Typical commands to run the full scale factor calculation. Later commands can also be triggered directly, but this allows a step-by-step production.

Initial SF calculation

1. Write- and MergeTrees

law run WriteTreesWrapper --version prod1 --WriteTrees-transfer-logs --WriteTrees-threads 2 --WriteTrees-poll-interval 5 --workers <X>

Due to the high number of data files, it may make sense to only run MC samples (--skip-datasets "data_*") and then run multiple data files per job (WriteTrees-tasks-per-job <X>)

law run MergeTreesWrapper --version prod1 --MergeTrees-transfer-logs --MergeTrees-threads 2 --MergeTrees-poll-interval 5 --workers <X>

2. Write- and MergeHistograms

law run WriteHistogramsWrapper --version prod1 --WriteHistograms-variable-tag measurement --WriteHistograms-b-tagger deepcsv --MergeTrees-n-cascade-leaves 300 --WriteHistograms-transfer-logs --WriteHistograms-poll-interval 5 --WriteHistograms-threads 2 --workers <X>

This task (and all following tasks) should be run for all considered b-taggers (currently deepcsv and deepjet) separately.

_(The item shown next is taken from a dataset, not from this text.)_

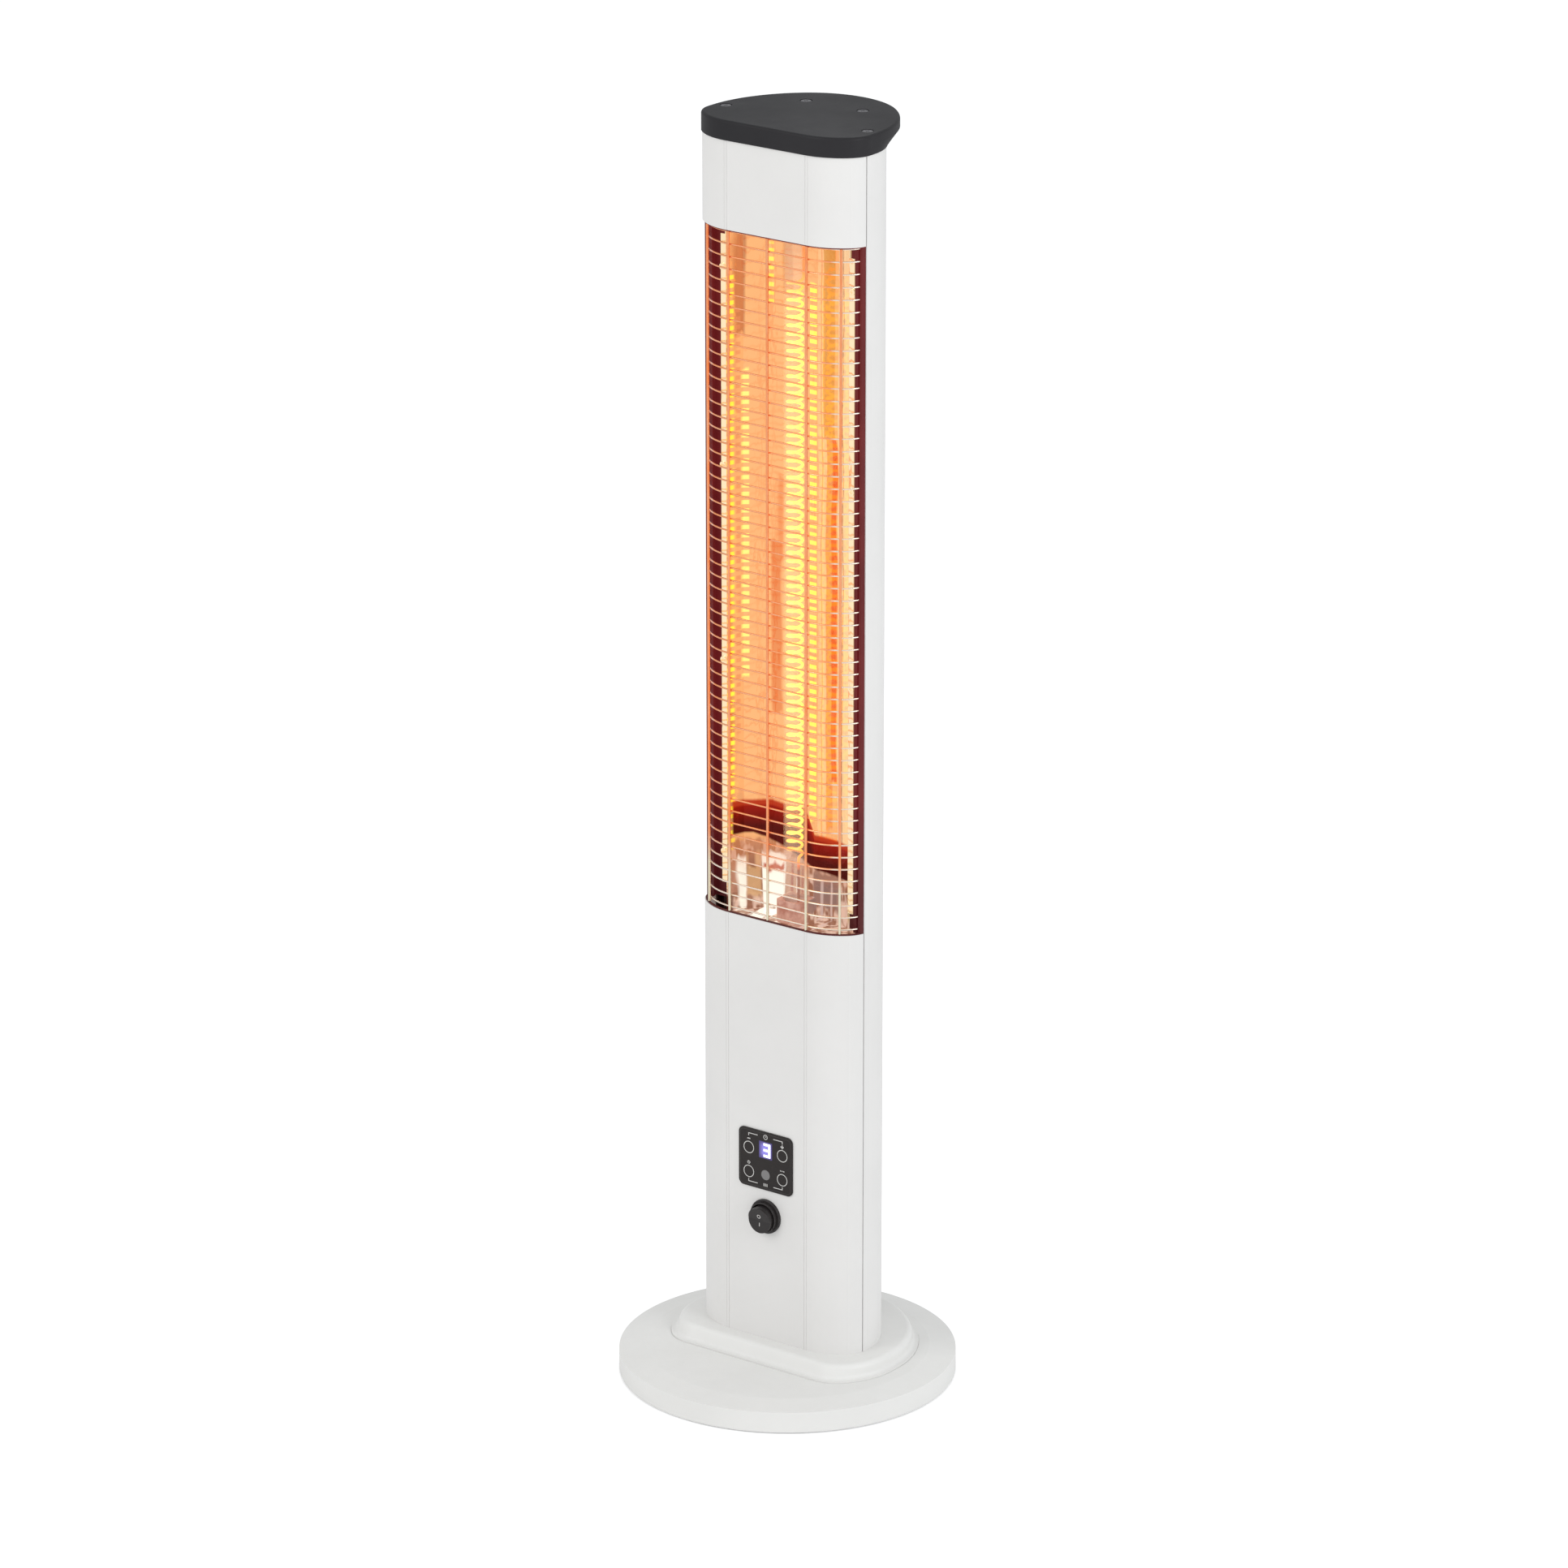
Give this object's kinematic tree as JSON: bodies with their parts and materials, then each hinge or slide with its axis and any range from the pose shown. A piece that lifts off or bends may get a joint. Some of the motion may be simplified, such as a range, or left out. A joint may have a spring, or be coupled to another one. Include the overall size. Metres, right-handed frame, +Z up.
{
  "type": "infrared patio heater tower",
  "caption": "Free-standing infrared patio heater tower on a round base, with a guarded heating lamp, touch keys with a display, and a rocker switch.",
  "frame": {"origin": "centre of the round base on the floor", "axes": "+Z up along the column, -Y out of the lamp window, +X to the right of someone who faces the window"},
  "size_m": [0.28, 0.28, 1.0656],
  "materials": {
    "housing_white": "off-white powder coat, fine satin",
    "base_white": "fine moulded satin",
    "screw_black": "black coated",
    "charcoal_plastic": "fine moulded satin",
    "dark_rail": "black anodised, dark",
    "panel_black": "near-black satin",
    "feet_rubber": "matt",
    "weight_iron": "raw",
    "zinc_sheet": "galvanised",
    "screw_steel": "zinc plated",
    "guard_steel": "bright, slightly satin",
    "mirror_sheet": "polished, slightly wavy",
    "quartz": "clear quartz",
    "glowing_coil": "glowing yellow",
    "ceramic_white": "unglazed ceramic",
    "display_smoked": "smoked, glossy",
    "display_glow": "lit display",
    "board_green": "solder mask",
    "component_black": "moulded",
    "brass_contacts": "plain",
    "lead_sleeve": "glass-fibre sleeving"
  },
  "bodies": {
    "heater": {"base_bottom_plate": "zinc_sheet", "base_screws": "screw_steel", "base_shell": "base_white", "base_weight": "weight_iron", "board_screws": "screw_steel", "board_spacers": "component_black", "cable_gland": "panel_black", "cap_screws": "screw_black", "capacitor": "component_black", "chamber_ceiling": "mirror_sheet", "chamber_floor": "mirror_sheet", "chassis_plate": "zinc_sheet", "collar": "base_white", "column_screws": "screw_steel", "control_board": "board_green", "display_module": "display_glow", "display_window": "display_smoked", "foot_plate": "zinc_sheet", "gland_nut": "panel_black", "grille_uprights": "guard_steel", "grille_wires": "guard_steel", "head_plate": "zinc_sheet", "heating_coil": "glowing_coil", "infrared_window": "display_smoked", "lamp_leads": "lead_sleeve", "left_side_rail": "dark_rail", "lower_front_cover": "housing_white", "lower_lamp_bracket": "zinc_sheet", "lower_lamp_cap": "ceramic_white", "lower_window_trim": "dark_rail", "panel_bezel": "panel_black", "panel_overlay": "panel_black", "power_board": "board_green", "quartz_tube": "quartz", "rear_shell": "housing_white", "receiver_diode": "component_black", "reflector": "mirror_sheet", "reflector_screws": "mirror_sheet", "reflector_sides": "mirror_sheet", "relays": "component_black", "right_side_rail": "dark_rail", "rubber_feet": "feet_rubber", "switch_body": "panel_black", "switch_nut": "panel_black", "switch_tabs": "brass_contacts", "tact_switches": "component_black", "terminal_block": "component_black", "thermal_cutout": "brass_contacts", "tilt_switch": "component_black", "top_cap": "charcoal_plastic", "transformer": "component_black", "upper_front_cover": "housing_white", "upper_lamp_bracket": "zinc_sheet", "upper_lamp_cap": "ceramic_white", "upper_window_trim": "dark_rail"},
    "rocker": {"switch_rocker": "panel_black"},
    "minus_button": {"minus_key": "panel_black"},
    "plus_button": {"plus_key": "panel_black"},
    "off_button": {"off_key": "panel_black"},
    "mode_button": {"mode_key": "panel_black"}
  },
  "joints": [
    {"name": "power_rocker", "type": "hinge", "parent": "heater", "child": "rocker", "pos_m": [0, -0.0313, 0.1445], "axis": [-1, 0, 0], "range_deg": [0, 14]},
    {"name": "minus_press", "type": "slide", "parent": "heater", "child": "minus_button", "axis": [0, 1, 0], "range_m": [0, 0.0005], "stiffness_N_per_m": 500},
    {"name": "plus_press", "type": "slide", "parent": "heater", "child": "plus_button", "axis": [0, 1, 0], "range_m": [0, 0.0005], "stiffness_N_per_m": 500},
    {"name": "off_press", "type": "slide", "parent": "heater", "child": "off_button", "axis": [0, 1, 0], "range_m": [0, 0.0005], "stiffness_N_per_m": 500},
    {"name": "mode_press", "type": "slide", "parent": "heater", "child": "mode_button", "axis": [0, 1, 0], "range_m": [0, 0.0005], "stiffness_N_per_m": 500}
  ]
}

Merging histograms is done simply with

law run MergeHistograms --version prod1 --b-tagger deepcsv

Optimized Binning

To run with optimized binning, add the flag --WriteHistograms-optimize-binning. This requires first calculating an optimized binning. For this, write and merge histograms specifying the binning with --binning "<n_bins>,<min>,<max>". Make sure to require the correct versions of Write- and MergeHistograms. The OptimizeBinning task can be run as

law run OptimizeBinning --version prod1 --MergeHistograms-version prod1_binning --b-tagger deepcsv --is-configured

3. Measure- and FitScaleFactors

law run FitScaleFactorsWrapper --version prod1 --FitScaleFactors-b-tagger deepcsv --skip-shifts "c_stats*" --workers X

Iterative procedure

The scale factor calculation is repeated, using the initial SFs to improve the modeling of the contamination. All tasks starting from WriteHistograms need to be re-run with --iteration 1 as an additional argument, and then with --iteration 2 (for WrapperTasks, use --<task-name>-iteration X).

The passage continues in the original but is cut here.